## [Objective]
Take the data below and extract the lines from the one with "cad_parts[node].hide_render = cad_parts[node].hide_viewport" to the one with "imported = [obj", inclusive, exactly as written.

= = = = =

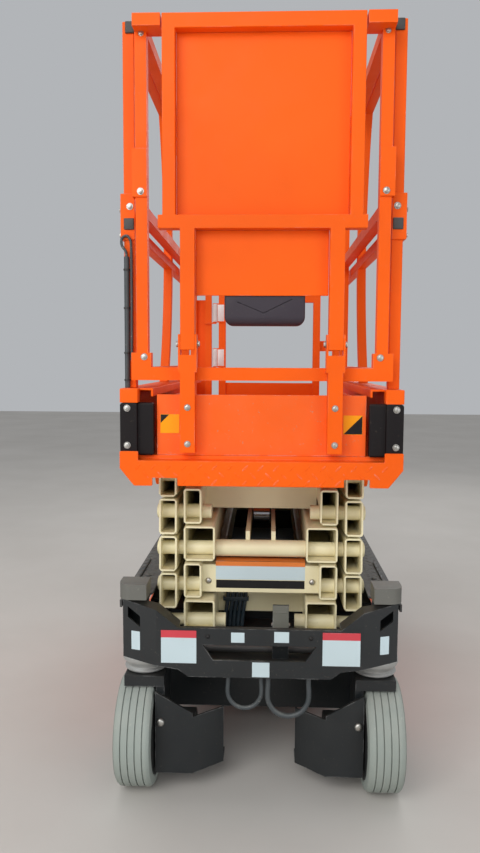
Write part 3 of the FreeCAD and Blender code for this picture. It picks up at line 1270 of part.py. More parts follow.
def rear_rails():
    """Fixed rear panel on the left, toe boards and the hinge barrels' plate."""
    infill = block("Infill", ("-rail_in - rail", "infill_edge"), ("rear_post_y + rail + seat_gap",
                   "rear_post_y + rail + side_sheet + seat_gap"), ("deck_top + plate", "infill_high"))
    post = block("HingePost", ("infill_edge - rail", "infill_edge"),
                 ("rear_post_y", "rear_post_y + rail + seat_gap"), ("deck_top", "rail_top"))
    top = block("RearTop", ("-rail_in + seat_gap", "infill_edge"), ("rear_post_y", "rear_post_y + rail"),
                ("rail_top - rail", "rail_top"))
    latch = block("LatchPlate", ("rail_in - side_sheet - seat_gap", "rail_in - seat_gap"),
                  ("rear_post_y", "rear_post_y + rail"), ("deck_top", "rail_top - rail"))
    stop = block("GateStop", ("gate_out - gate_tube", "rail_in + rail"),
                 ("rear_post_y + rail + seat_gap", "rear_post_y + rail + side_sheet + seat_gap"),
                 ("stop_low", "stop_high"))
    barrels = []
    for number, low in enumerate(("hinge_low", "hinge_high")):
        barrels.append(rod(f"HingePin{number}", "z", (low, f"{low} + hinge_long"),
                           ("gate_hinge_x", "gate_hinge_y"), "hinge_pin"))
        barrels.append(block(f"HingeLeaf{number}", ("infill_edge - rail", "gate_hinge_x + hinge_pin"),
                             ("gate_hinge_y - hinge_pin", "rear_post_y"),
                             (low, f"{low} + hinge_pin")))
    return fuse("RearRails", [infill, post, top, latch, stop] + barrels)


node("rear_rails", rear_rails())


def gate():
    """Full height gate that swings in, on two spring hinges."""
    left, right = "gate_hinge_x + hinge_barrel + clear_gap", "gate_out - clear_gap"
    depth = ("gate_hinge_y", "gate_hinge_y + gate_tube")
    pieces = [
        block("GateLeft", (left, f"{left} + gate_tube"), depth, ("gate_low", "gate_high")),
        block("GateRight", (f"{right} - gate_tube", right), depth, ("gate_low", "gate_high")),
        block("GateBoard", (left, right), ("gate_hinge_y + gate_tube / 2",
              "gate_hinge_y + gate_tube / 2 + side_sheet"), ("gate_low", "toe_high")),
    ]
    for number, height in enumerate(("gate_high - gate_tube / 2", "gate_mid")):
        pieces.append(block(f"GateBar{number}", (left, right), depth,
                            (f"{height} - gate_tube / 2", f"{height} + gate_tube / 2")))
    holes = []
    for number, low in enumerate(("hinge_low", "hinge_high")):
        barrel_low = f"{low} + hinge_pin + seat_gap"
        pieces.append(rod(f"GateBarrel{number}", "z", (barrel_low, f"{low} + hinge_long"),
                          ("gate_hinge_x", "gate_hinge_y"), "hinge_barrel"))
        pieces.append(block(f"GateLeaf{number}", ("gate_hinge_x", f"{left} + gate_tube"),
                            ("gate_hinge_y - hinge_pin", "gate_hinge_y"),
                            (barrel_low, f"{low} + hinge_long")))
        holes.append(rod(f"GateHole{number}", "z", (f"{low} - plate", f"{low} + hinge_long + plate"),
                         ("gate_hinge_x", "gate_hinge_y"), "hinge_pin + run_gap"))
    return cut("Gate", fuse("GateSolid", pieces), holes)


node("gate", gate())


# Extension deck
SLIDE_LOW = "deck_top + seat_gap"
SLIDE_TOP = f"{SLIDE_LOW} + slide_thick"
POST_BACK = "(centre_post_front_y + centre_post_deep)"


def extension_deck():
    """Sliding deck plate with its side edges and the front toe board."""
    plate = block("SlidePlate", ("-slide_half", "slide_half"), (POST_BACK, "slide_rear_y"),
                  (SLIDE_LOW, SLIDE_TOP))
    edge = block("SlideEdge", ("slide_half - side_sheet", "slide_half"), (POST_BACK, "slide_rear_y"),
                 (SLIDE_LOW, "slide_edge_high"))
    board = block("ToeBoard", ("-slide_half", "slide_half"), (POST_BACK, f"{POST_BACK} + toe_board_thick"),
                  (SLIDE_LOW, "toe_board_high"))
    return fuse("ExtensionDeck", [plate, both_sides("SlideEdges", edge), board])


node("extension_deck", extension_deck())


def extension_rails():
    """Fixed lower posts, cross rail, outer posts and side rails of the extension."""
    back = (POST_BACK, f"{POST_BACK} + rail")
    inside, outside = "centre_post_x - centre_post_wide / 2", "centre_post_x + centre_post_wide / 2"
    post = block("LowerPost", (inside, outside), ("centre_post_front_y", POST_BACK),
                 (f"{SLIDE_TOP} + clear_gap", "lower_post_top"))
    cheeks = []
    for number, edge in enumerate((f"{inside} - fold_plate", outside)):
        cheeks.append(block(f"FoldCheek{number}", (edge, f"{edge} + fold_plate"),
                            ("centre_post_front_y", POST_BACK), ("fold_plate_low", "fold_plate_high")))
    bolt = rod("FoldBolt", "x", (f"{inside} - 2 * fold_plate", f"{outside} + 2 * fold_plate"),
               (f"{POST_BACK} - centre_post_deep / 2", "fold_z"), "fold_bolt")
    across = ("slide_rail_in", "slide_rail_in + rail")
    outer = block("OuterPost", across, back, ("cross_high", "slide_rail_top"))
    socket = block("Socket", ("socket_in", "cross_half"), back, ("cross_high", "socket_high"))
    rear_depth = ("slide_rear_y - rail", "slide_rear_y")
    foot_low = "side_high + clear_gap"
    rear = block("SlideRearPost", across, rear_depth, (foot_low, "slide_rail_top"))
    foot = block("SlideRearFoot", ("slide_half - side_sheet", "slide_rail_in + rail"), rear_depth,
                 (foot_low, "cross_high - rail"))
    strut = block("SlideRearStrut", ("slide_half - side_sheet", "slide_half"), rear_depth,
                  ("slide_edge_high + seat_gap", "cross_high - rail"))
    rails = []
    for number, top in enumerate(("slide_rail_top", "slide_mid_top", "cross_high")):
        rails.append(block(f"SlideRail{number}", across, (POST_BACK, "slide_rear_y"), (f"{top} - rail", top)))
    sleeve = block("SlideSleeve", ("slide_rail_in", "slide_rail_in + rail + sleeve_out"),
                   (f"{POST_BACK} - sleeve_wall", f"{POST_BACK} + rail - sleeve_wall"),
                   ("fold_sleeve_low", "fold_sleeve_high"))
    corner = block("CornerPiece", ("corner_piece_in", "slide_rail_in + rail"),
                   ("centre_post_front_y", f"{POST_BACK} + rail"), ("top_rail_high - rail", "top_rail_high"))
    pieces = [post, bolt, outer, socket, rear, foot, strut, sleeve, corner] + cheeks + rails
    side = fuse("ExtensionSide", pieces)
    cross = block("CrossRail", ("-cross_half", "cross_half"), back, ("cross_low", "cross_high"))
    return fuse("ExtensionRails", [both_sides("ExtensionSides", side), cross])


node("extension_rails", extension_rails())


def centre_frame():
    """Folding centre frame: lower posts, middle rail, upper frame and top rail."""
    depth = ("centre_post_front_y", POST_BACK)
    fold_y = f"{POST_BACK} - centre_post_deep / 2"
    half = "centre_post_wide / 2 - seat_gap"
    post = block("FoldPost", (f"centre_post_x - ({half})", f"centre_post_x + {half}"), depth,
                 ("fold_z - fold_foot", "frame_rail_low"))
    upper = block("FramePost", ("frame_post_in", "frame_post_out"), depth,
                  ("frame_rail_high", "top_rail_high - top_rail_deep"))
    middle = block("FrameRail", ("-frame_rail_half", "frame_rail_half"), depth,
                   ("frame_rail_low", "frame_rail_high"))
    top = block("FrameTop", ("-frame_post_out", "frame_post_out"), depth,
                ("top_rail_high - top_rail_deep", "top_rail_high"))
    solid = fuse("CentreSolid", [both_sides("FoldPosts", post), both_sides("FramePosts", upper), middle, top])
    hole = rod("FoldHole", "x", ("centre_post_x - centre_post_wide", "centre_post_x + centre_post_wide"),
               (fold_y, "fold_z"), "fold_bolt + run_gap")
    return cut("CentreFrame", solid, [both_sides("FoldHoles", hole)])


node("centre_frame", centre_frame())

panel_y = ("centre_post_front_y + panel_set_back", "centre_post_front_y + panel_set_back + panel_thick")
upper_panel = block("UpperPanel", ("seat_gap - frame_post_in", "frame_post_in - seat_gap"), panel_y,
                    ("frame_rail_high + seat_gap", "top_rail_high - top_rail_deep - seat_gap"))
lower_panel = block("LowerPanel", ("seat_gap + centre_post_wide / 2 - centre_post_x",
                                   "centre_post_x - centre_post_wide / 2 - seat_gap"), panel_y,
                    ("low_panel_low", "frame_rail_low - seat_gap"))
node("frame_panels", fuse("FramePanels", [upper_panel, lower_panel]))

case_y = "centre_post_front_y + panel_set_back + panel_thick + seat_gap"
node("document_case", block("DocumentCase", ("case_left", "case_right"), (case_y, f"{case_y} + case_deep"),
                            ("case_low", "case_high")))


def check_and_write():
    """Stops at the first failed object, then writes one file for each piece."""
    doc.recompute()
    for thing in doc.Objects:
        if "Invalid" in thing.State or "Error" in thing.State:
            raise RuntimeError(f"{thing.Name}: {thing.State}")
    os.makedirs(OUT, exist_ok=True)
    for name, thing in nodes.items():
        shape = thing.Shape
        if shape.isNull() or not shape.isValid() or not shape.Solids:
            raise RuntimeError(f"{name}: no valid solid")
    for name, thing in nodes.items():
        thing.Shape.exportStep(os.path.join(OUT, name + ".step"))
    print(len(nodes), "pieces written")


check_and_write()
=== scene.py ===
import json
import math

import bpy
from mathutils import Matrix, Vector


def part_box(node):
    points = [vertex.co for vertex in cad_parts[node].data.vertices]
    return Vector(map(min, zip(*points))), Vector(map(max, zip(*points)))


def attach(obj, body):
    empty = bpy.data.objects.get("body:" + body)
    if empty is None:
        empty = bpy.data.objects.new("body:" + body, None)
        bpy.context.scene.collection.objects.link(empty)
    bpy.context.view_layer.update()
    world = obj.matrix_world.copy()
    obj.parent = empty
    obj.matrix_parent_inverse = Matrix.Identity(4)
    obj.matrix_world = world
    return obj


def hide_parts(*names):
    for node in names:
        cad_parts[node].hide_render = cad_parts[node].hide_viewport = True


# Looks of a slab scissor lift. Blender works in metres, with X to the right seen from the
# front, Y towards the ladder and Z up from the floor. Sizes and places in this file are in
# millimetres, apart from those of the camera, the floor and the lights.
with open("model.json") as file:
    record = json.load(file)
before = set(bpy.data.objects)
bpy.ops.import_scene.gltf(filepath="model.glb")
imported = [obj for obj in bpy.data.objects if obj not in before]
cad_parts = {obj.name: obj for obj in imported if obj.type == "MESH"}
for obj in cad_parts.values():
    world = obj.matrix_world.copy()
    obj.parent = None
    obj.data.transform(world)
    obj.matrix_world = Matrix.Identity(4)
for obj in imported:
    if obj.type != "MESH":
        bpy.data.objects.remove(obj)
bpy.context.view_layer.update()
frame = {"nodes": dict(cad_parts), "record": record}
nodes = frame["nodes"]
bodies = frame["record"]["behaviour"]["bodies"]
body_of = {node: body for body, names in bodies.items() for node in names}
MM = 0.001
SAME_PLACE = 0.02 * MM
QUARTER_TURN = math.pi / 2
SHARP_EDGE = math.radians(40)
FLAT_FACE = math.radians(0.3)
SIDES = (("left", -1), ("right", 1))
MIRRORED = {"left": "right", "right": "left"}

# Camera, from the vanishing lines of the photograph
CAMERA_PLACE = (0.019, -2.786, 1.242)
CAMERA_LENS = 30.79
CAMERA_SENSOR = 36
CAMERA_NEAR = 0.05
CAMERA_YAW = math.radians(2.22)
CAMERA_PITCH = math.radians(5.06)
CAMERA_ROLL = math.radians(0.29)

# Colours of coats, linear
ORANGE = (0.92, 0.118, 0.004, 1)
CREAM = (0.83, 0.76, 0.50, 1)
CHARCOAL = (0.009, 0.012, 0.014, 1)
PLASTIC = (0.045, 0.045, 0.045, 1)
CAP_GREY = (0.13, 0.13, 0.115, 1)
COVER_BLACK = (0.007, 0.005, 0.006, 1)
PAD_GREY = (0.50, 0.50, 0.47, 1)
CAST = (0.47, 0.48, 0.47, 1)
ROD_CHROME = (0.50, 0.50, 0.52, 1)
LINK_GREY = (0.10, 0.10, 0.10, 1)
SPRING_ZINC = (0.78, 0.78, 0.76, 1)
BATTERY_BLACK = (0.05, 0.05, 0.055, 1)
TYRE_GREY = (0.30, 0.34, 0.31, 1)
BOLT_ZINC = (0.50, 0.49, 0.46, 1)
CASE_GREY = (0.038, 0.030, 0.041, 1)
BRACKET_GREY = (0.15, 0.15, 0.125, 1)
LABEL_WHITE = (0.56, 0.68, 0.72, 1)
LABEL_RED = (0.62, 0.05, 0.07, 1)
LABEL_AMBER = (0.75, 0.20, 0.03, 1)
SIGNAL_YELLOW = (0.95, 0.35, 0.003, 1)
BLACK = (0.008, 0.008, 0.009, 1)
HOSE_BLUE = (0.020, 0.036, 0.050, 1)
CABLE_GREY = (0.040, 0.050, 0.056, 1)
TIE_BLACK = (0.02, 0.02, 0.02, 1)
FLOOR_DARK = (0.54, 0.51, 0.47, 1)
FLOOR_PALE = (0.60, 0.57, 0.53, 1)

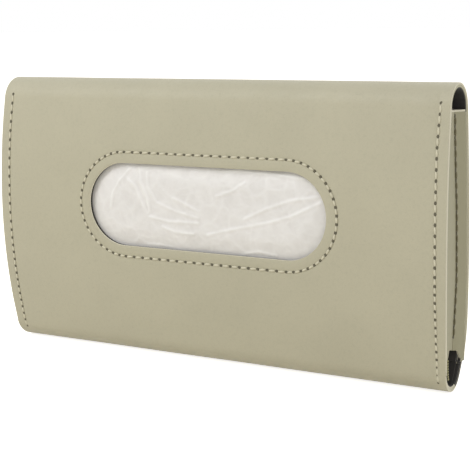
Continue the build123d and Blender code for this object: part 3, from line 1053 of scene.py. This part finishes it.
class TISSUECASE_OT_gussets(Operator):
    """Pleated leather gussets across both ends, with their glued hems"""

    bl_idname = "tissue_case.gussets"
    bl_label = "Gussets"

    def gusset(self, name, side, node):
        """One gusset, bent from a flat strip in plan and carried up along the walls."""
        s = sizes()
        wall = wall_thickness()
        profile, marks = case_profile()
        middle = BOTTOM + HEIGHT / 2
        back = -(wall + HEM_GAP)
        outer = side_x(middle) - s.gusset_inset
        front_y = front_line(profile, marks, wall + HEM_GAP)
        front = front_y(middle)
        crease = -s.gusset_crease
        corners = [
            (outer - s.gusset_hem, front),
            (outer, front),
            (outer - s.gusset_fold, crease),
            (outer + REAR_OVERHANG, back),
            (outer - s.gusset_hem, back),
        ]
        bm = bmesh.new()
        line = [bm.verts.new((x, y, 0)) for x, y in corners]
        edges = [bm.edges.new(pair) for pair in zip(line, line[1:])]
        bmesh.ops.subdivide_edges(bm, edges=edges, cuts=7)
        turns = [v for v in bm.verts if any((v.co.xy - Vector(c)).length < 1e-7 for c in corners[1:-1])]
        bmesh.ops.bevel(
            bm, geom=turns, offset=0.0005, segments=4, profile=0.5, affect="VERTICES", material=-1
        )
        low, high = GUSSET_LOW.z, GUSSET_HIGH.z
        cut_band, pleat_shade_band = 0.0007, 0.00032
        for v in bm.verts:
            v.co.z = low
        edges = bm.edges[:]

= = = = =

## [Solution]
        cad_parts[node].hide_render = cad_parts[node].hide_viewport = True


# Looks of a slab scissor lift. Blender works in metres, with X to the right seen from the
# front, Y towards the ladder and Z up from the floor. Sizes and places in this file are in
# millimetres, apart from those of the camera, the floor and the lights.
with open("model.json") as file:
    record = json.load(file)
before = set(bpy.data.objects)
bpy.ops.import_scene.gltf(filepath="model.glb")
imported = [obj for obj in bpy.data.objects if obj not in before]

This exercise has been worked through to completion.